====== Recorded data ======

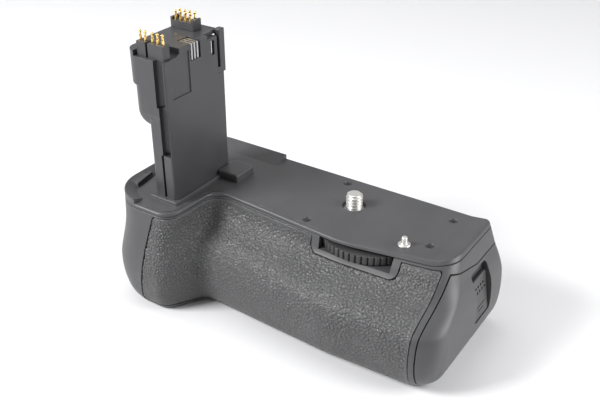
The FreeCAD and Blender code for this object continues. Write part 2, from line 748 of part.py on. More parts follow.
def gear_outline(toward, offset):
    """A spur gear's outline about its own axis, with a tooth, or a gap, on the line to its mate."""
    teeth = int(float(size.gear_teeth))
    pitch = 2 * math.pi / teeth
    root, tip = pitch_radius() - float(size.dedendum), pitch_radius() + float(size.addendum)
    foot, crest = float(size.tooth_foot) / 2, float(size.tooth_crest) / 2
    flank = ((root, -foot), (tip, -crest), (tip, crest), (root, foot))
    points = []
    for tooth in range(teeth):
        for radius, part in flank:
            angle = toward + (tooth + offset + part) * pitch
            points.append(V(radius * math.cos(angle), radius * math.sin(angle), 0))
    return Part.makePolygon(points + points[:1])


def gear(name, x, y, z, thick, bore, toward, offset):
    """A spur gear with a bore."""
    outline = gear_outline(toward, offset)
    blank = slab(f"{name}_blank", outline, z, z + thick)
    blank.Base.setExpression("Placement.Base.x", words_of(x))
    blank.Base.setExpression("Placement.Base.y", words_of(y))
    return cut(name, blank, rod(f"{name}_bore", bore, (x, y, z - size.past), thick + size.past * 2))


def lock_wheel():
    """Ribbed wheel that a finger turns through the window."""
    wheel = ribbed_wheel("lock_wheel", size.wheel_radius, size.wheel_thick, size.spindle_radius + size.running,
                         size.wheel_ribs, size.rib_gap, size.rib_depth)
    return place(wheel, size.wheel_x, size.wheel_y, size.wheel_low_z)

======

What is required —
Each line from the top of the material above through the line with "return Part.makePolygon(points +" must be echoed exactly, and no other line.

Exercise response —
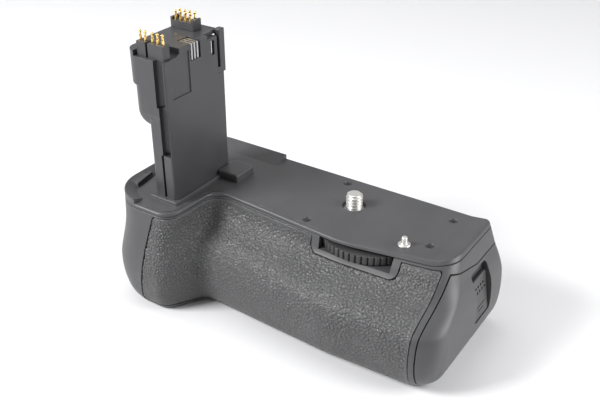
The FreeCAD and Blender code for this object continues. Write part 2, from line 748 of part.py on. More parts follow.
def gear_outline(toward, offset):
    """A spur gear's outline about its own axis, with a tooth, or a gap, on the line to its mate."""
    teeth = int(float(size.gear_teeth))
    pitch = 2 * math.pi / teeth
    root, tip = pitch_radius() - float(size.dedendum), pitch_radius() + float(size.addendum)
    foot, crest = float(size.tooth_foot) / 2, float(size.tooth_crest) / 2
    flank = ((root, -foot), (tip, -crest), (tip, crest), (root, foot))
    points = []
    for tooth in range(teeth):
        for radius, part in flank:
            angle = toward + (tooth + offset + part) * pitch
            points.append(V(radius * math.cos(angle), radius * math.sin(angle), 0))
    return Part.makePolygon(points + points[:1])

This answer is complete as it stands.